WHAT TO DO: Quote only the part that opens with the line containing "floor_pan();" and closes with the line containing "for node in". Keep both of those lines.

COLLECTED DATA:

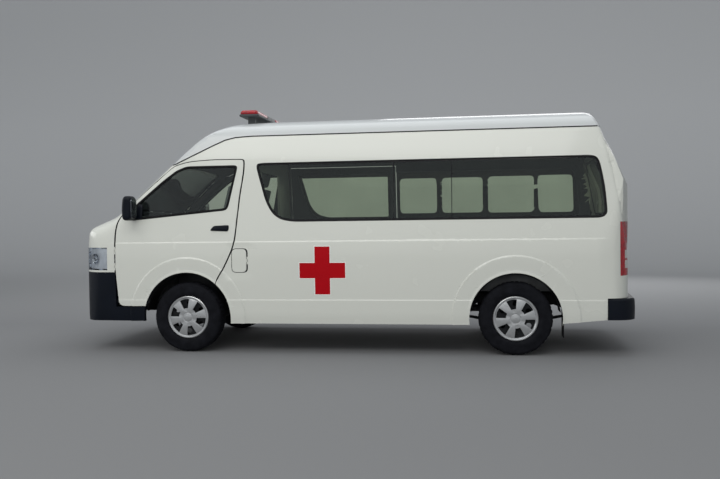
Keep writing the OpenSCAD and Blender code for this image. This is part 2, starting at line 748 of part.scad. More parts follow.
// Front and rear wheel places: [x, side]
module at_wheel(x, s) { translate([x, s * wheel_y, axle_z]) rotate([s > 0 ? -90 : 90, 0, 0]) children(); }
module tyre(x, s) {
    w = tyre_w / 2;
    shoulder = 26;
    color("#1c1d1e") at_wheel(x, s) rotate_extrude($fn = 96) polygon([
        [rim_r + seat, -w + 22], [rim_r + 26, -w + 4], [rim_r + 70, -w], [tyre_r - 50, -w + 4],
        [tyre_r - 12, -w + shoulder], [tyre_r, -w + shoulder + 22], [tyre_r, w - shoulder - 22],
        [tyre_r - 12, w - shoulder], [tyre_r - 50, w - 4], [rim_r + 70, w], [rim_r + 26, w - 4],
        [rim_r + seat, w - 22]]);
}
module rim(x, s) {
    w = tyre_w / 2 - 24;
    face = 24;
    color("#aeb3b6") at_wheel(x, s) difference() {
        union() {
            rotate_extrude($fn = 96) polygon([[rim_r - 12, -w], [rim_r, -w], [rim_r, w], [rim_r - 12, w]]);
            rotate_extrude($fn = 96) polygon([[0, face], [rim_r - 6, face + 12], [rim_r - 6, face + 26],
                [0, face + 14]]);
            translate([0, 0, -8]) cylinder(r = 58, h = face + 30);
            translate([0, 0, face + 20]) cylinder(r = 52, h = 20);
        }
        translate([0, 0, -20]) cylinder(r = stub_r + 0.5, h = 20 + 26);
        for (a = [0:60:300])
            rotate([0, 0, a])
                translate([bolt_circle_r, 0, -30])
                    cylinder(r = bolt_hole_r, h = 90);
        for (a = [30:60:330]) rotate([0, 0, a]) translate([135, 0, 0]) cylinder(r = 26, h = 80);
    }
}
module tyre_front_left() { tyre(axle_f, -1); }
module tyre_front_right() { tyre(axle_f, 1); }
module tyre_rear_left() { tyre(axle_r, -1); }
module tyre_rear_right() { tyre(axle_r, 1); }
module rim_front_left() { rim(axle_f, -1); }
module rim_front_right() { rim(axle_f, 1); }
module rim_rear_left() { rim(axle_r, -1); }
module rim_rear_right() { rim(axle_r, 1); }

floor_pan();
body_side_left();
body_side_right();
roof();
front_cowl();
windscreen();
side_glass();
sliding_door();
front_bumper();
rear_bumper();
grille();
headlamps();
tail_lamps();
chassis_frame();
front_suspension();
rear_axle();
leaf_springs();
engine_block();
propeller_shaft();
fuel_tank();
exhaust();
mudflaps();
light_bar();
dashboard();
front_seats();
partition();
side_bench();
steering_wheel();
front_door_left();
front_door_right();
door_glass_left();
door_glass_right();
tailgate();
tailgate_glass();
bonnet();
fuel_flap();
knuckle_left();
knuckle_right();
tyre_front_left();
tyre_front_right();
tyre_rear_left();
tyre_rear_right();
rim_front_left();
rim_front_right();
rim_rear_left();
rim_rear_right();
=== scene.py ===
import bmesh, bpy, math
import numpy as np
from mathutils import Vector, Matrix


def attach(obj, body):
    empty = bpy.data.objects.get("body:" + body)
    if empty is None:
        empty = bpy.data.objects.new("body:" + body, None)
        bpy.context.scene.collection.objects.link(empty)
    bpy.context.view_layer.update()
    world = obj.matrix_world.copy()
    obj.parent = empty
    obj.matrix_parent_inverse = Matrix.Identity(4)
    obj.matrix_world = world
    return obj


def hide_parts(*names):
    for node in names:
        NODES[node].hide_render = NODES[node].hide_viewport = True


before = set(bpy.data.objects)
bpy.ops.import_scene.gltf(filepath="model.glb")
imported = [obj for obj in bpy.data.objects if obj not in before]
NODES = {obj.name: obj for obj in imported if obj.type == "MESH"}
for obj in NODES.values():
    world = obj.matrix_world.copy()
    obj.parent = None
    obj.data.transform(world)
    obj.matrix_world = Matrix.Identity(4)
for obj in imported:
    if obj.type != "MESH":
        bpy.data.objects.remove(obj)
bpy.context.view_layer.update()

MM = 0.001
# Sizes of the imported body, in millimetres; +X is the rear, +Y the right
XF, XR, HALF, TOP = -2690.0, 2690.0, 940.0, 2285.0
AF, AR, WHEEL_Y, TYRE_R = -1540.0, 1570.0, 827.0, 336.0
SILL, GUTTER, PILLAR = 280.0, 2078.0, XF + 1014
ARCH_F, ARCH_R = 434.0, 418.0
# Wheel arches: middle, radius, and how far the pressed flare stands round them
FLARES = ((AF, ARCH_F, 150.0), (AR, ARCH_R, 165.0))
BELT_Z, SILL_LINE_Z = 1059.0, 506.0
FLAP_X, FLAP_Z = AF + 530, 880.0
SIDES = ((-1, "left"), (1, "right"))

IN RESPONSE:
floor_pan();
body_side_left();
body_side_right();
roof();
front_cowl();
windscreen();
side_glass();
sliding_door();
front_bumper();
rear_bumper();
grille();
headlamps();
tail_lamps();
chassis_frame();
front_suspension();
rear_axle();
leaf_springs();
engine_block();
propeller_shaft();
fuel_tank();
exhaust();
mudflaps();
light_bar();
dashboard();
front_seats();
partition();
side_bench();
steering_wheel();
front_door_left();
front_door_right();
door_glass_left();
door_glass_right();
tailgate();
tailgate_glass();
bonnet();
fuel_flap();
knuckle_left();
knuckle_right();
tyre_front_left();
tyre_front_right();
tyre_rear_left();
tyre_rear_right();
rim_front_left();
rim_front_right();
rim_rear_left();
rim_rear_right();
=== scene.py ===
import bmesh, bpy, math
import numpy as np
from mathutils import Vector, Matrix


def attach(obj, body):
    empty = bpy.data.objects.get("body:" + body)
    if empty is None:
        empty = bpy.data.objects.new("body:" + body, None)
        bpy.context.scene.collection.objects.link(empty)
    bpy.context.view_layer.update()
    world = obj.matrix_world.copy()
    obj.parent = empty
    obj.matrix_parent_inverse = Matrix.Identity(4)
    obj.matrix_world = world
    return obj


def hide_parts(*names):
    for node in names:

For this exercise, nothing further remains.